DO THIS =>
Every line below must be reproduced exactly. Copy them all.

SUPPLIED DATA =>
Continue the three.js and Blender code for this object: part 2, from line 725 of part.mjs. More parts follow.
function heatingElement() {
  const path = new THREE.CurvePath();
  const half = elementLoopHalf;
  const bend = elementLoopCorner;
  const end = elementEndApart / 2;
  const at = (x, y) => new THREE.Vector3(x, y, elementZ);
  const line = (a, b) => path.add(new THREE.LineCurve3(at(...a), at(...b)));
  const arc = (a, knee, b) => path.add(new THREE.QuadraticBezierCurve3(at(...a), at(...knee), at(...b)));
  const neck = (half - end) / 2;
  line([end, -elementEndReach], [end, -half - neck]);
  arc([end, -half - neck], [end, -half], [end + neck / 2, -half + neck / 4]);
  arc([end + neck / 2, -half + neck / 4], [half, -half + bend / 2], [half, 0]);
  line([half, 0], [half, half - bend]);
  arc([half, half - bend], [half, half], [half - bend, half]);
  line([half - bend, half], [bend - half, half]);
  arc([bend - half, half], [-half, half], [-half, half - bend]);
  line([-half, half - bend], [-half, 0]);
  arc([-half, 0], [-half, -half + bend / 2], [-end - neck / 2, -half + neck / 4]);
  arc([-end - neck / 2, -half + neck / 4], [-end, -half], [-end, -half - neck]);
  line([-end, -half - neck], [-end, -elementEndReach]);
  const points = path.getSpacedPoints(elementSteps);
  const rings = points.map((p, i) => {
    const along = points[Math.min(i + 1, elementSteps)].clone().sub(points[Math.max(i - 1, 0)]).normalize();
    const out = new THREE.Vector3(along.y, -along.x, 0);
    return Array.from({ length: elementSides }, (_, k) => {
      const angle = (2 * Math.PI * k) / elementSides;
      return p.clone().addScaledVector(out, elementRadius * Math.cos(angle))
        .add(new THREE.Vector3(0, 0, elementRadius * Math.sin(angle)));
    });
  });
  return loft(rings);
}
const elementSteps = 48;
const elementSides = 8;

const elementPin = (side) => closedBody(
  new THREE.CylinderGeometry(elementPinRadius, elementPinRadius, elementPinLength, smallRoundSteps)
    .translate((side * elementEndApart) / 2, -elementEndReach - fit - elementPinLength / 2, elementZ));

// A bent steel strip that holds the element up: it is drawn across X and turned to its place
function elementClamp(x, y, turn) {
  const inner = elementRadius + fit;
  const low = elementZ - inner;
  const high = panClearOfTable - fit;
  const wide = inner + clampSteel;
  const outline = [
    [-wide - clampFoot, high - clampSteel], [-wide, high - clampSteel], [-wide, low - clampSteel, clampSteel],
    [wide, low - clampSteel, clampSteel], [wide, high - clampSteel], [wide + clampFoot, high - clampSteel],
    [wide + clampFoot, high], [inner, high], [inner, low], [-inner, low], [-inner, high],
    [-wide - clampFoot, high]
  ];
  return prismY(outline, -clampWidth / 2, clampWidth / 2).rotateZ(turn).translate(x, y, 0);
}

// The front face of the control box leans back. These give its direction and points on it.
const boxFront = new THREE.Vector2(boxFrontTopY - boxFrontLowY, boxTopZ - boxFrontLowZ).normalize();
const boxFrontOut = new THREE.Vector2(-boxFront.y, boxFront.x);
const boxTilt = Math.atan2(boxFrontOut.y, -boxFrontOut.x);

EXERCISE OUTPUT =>
Continue the three.js and Blender code for this object: part 2, from line 725 of part.mjs. More parts follow.
function heatingElement() {
  const path = new THREE.CurvePath();
  const half = elementLoopHalf;
  const bend = elementLoopCorner;
  const end = elementEndApart / 2;
  const at = (x, y) => new THREE.Vector3(x, y, elementZ);
  const line = (a, b) => path.add(new THREE.LineCurve3(at(...a), at(...b)));
  const arc = (a, knee, b) => path.add(new THREE.QuadraticBezierCurve3(at(...a), at(...knee), at(...b)));
  const neck = (half - end) / 2;
  line([end, -elementEndReach], [end, -half - neck]);
  arc([end, -half - neck], [end, -half], [end + neck / 2, -half + neck / 4]);
  arc([end + neck / 2, -half + neck / 4], [half, -half + bend / 2], [half, 0]);
  line([half, 0], [half, half - bend]);
  arc([half, half - bend], [half, half], [half - bend, half]);
  line([half - bend, half], [bend - half, half]);
  arc([bend - half, half], [-half, half], [-half, half - bend]);
  line([-half, half - bend], [-half, 0]);
  arc([-half, 0], [-half, -half + bend / 2], [-end - neck / 2, -half + neck / 4]);
  arc([-end - neck / 2, -half + neck / 4], [-end, -half], [-end, -half - neck]);
  line([-end, -half - neck], [-end, -elementEndReach]);
  const points = path.getSpacedPoints(elementSteps);
  const rings = points.map((p, i) => {
    const along = points[Math.min(i + 1, elementSteps)].clone().sub(points[Math.max(i - 1, 0)]).normalize();
    const out = new THREE.Vector3(along.y, -along.x, 0);
    return Array.from({ length: elementSides }, (_, k) => {
      const angle = (2 * Math.PI * k) / elementSides;
      return p.clone().addScaledVector(out, elementRadius * Math.cos(angle))
        .add(new THREE.Vector3(0, 0, elementRadius * Math.sin(angle)));
    });
  });
  return loft(rings);
}
const elementSteps = 48;
const elementSides = 8;

const elementPin = (side) => closedBody(
  new THREE.CylinderGeometry(elementPinRadius, elementPinRadius, elementPinLength, smallRoundSteps)
    .translate((side * elementEndApart) / 2, -elementEndReach - fit - elementPinLength / 2, elementZ));

// A bent steel strip that holds the element up: it is drawn across X and turned to its place
function elementClamp(x, y, turn) {
  const inner = elementRadius + fit;
  const low = elementZ - inner;
  const high = panClearOfTable - fit;
  const wide = inner + clampSteel;
  const outline = [
    [-wide - clampFoot, high - clampSteel], [-wide, high - clampSteel], [-wide, low - clampSteel, clampSteel],
    [wide, low - clampSteel, clampSteel], [wide, high - clampSteel], [wide + clampFoot, high - clampSteel],
    [wide + clampFoot, high], [inner, high], [inner, low], [-inner, low], [-inner, high],
    [-wide - clampFoot, high]
  ];
  return prismY(outline, -clampWidth / 2, clampWidth / 2).rotateZ(turn).translate(x, y, 0);
}

// The front face of the control box leans back. These give its direction and points on it.
const boxFront = new THREE.Vector2(boxFrontTopY - boxFrontLowY, boxTopZ - boxFrontLowZ).normalize();
const boxFrontOut = new THREE.Vector2(-boxFront.y, boxFront.x);
const boxTilt = Math.atan2(boxFrontOut.y, -boxFrontOut.x);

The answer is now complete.